To get the PivotTable you need do the following:

• Position yourself inside of the data, and insert a PivotTable
• In the "Create PivotTable" settings window, change to "Existing Worksheet", and select cell H1 as the output location (while the settings window is open you can still click on the cell, which will record it as the location for the output table)
• Click "OK" to create the PivotTable table template.

Once the template is active, do the following:

• Drag "GREENNESS_BAND_1" into the "Values", and change the field setting to "Average"
• Drag it into "Values" again, and set the field settings to "StDev"
• Drag it into "Values" one more time, and set the value settings to "Count"

You now have the mean, standard deviation, and sample size for greenness.

Repeat these steps for WETNESS_BAND_1 - drag it into "VALUES" three times, set the first to "Average", the second to "StDev", and the third to "Count".

The default layout puts each summary statistic in a different column, which is bad - it's much easier to see everything if they are in several rows of a single column. You can change the layout by dragging the "Σ Values" from the "COLUMNS" box into the "ROWS" box.

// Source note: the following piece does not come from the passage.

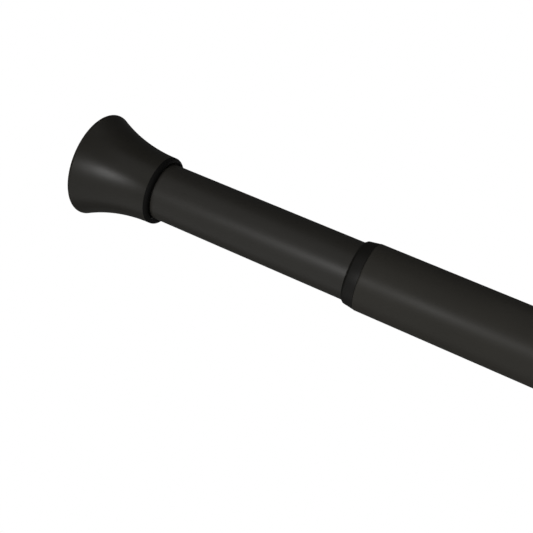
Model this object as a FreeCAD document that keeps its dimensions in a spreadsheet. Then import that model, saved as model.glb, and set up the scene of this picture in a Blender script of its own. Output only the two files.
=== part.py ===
import FreeCAD, Part
import math
import os
import re
import Sketcher

# Spring tension rod for a curtain, in millimetres, lying along X with +Z up.
# The origin is the middle of the outer tube's wall pad. A screw held by a spring-loaded follower
# stands in the outer tube, and a nut crimped in the inner tube rides on it: twisting the inner tube
# makes the rod longer or shorter, and the spring then holds both pads against the walls.

# Driving dimensions: name, value and what it measures.
SIZES = (
    ("outer_tube_radius", 12.7, "outside of the outer tube"),
    ("inner_tube_radius", 11.0, "outside of the inner tube"),
    ("tube_wall", 0.8, "sheet thickness of both tubes"),
    ("outer_tube_length", 345.0, "outer tube, end to end"),
    ("inner_tube_length", 280.0, "inner tube, end to end"),
    ("bare_inner_length", 79.7, "inner tube in view between collar and cap"),
    ("cap_length", 31.5, "end cap from rim to neck"),
    ("rim_radius", 20.2, "end cap at its widest, behind the lip"),
    ("rim_face_radius", 19.3, "outer edge of the flat rim face"),
    ("lip_length", 1.5, "rim face to widest circle"),
    ("lip_rounding", 1.2, "rounding of the lip"),
    ("opening_radius", 18.0, "opening that takes the wall pad"),
    ("ledge_radius", 16.9, "inner edge of the ledge under the pad"),
    ("outer_neck_radius", 15.0, "outer cap's neck"),
    ("inner_neck_radius", 13.35, "inner cap's neck"),
    ("neck_rounding", 1.4, "rounding of the neck's end"),
    ("skin_wall", 1.8, "moulded wall of the flare"),
    ("sleeve_wall", 1.6, "moulded wall of the tube socket"),
    ("cavity_depth", 14.0, "rim to the end of the cored-out space"),
    ("socket_floor", 13.0, "rim to the tube's end"),
    ("bulkhead_wall", 3.0, "floor that the cap screw goes through"),
    ("rib_count", 6.0, "ribs between flare and socket"),
    ("rib_wall", 1.4, "thickness of a rib"),
    ("rib_bite", 0.3, "rib sunk in the walls beside it"),
    ("pad_thickness", 2.8, "wall pad"),
    ("pad_proud", 0.8, "pad in front of the rim"),
    ("pad_gap", 0.1, "pad to the opening's wall"),
    ("pad_rounding", 0.6, "rounding of the pad's edge"),
    ("pad_groove_pitch", 4.0, "step between the grip grooves"),
    ("pad_groove_width", 1.2, "width of a grip groove"),
    ("pad_groove_depth", 0.6, "depth of a grip groove"),
    ("skirt_depth", 1.0, "locating skirt behind the pad"),
    ("skirt_wall", 1.1, "thickness of the skirt"),
    ("press_gap", 0.05, "gap of parts fixed to each other"),
    ("turn_gap", 0.3, "gap of parts that turn or slide"),
    ("glide_gap", 0.15, "gap of the collar round the inner tube"),
    ("collar_length", 5.0, "collar in front of the outer tube"),
    ("collar_back_radius", 12.6, "collar against the outer tube"),
    ("collar_front_radius", 11.9, "collar where its front is rounded"),
    ("collar_rounding", 0.8, "rounding of the collar's front"),
    ("collar_insert", 18.0, "collar's sleeve in the outer tube"),
    ("finger_cut_count", 6.0, "slits that make the sleeve's fingers"),
    ("finger_cut_width", 1.6, "width of a slit"),
    ("finger_cut_length", 13.0, "length of a slit"),
    ("punch_radius", 2.4, "ball that presses a dimple"),
    ("crimp_depth", 0.8, "dimple that holds a plug"),
    ("crimp_count", 3.0, "dimples round a plug"),
    ("crimp_inset", 10.0, "tube end to the dimples"),
    ("crimp_groove_width", 6.0, "groove that the dimples sit in"),
    ("key_depth", 1.4, "dimple that guides the follower"),
    ("key_count", 2.0, "guide dimples"),
    ("key_inset", 10.0, "follower's front to the guide dimples"),
    ("plug_length", 19.2, "outer end plug up to the spring"),
    ("spigot_length", 6.0, "spigots that centre the spring"),
    ("inner_plug_length", 20.0, "inner end plug"),
    ("plug_hole_depth", 15.0, "screw hole in both end plugs"),
    ("edge_chamfer", 0.8, "chamfers on plugs and screw"),
    ("screw_radius", 1.5, "cap screw's shank"),
    ("screw_length", 15.5, "cap screw under its head"),
    ("screw_hole_gap", 0.4, "cap screw to the hole in the cap"),
    ("head_radius", 4.2, "heads of cap screw and swivel bolt"),
    ("head_height", 3.2, "heads of cap screw and swivel bolt"),
    ("recess_width", 1.1, "arm of the cross recess"),
    ("recess_span", 4.6, "length of the cross recess"),
    ("recess_depth", 1.6, "depth of the cross recess"),
    ("washer_radius", 6.5, "washers behind the bulkheads"),
    ("washer_wall", 1.2, "thickness of the washers"),
    ("shoulder_radius", 2.5, "swivel bolt's shoulder"),
    ("bolt_radius", 1.9, "swivel bolt's threaded end"),
    ("bolt_length", 12.0, "swivel bolt's threaded end"),
    ("spring_radius", 10.0, "outside of the spring"),
    ("wire_radius", 0.9, "spring wire"),
    ("spring_length", 52.0, "spring as fitted"),
    ("ground_inset", 0.18, "ground face to the middle of the end coil's wire"),
    ("coil_count", 5.0, "working coils, a whole number"),
    ("coil_gap", 0.1, "gap between closed coils"),
    ("follower_length", 38.0, "follower behind the spring"),
    ("follower_bore", 4.0, "follower's bore in front"),
    ("shank_inset", 14.0, "follower's front to the screw's end"),
    ("press_travel", 20.0, "way that the spring can give"),
    ("pin_radius", 1.5, "cross pin"),
    ("pin_inset", 1.2, "pin's end below the follower's skin"),
    ("pin_station", 25.0, "follower's front to the cross pin"),
    ("shank_radius", 5.0, "drive screw in the follower"),
    ("thread_root_radius", 6.0, "drive screw between its threads"),
    ("thread_crest_radius", 7.6, "drive screw over its threads"),
    ("thread_pitch", 10.0, "advance of one turn"),
    ("thread_foot", 5.0, "width of the thread at its root"),
    ("thread_crest", 2.6, "width of the thread at its crest"),
    ("thread_runout", 10.0, "bare core before the thread"),
    ("thread_end_gap", 6.0, "bare core behind the thread"),
    ("thread_clearance", 0.3, "screw to nut all round"),
    ("core_length", 162.0, "threaded core with its run-outs"),
    ("journal_radius", 4.0, "screw's end under the stop washer"),
    ("journal_length", 5.0, "screw's end past the core"),
    ("stop_radius", 9.6, "stop washer"),
    ("clip_groove_radius", 3.2, "groove of the retaining clip"),
    ("clip_radius", 6.4, "retaining clip"),
    ("clip_wall", 0.9, "thickness of the clip"),
    ("clip_mouth", 5.4, "opening of the clip"),
    ("nut_length", 24.0, "drive nut in the inner tube"),
    ("nut_flange", 2.5, "drive nut's guide flange"),
)
NAMES = {name for name, value, meaning in SIZES}
WIRE_SIDES = 8
PAD_GROOVES = 3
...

When you're done you should have a table that looks like this (the numbers will differ, your random points will be different than mine, but the layout will match):

To calculate the confidence intervals, do the following:

• In cell J1 enter the label "Lower limit", and in K1 enter "Upper limit". You may want to make the columns narrower so you can see what you're doing.
• In cell J4, next to the Count of GREENNESS_BAND_1 count, enter the formula = i2 - tinv(0.05, i4-1)*i3/sqrt(i4) , which gives you the lower limit for the 95% confidence interval around mean greenness (why? We are subtracting the critical t-value multiplied by the standard error from the mean)
• In cell K4, next to the lower limit you just calculated, enter the same formula but change the - to a + to get the upper limit.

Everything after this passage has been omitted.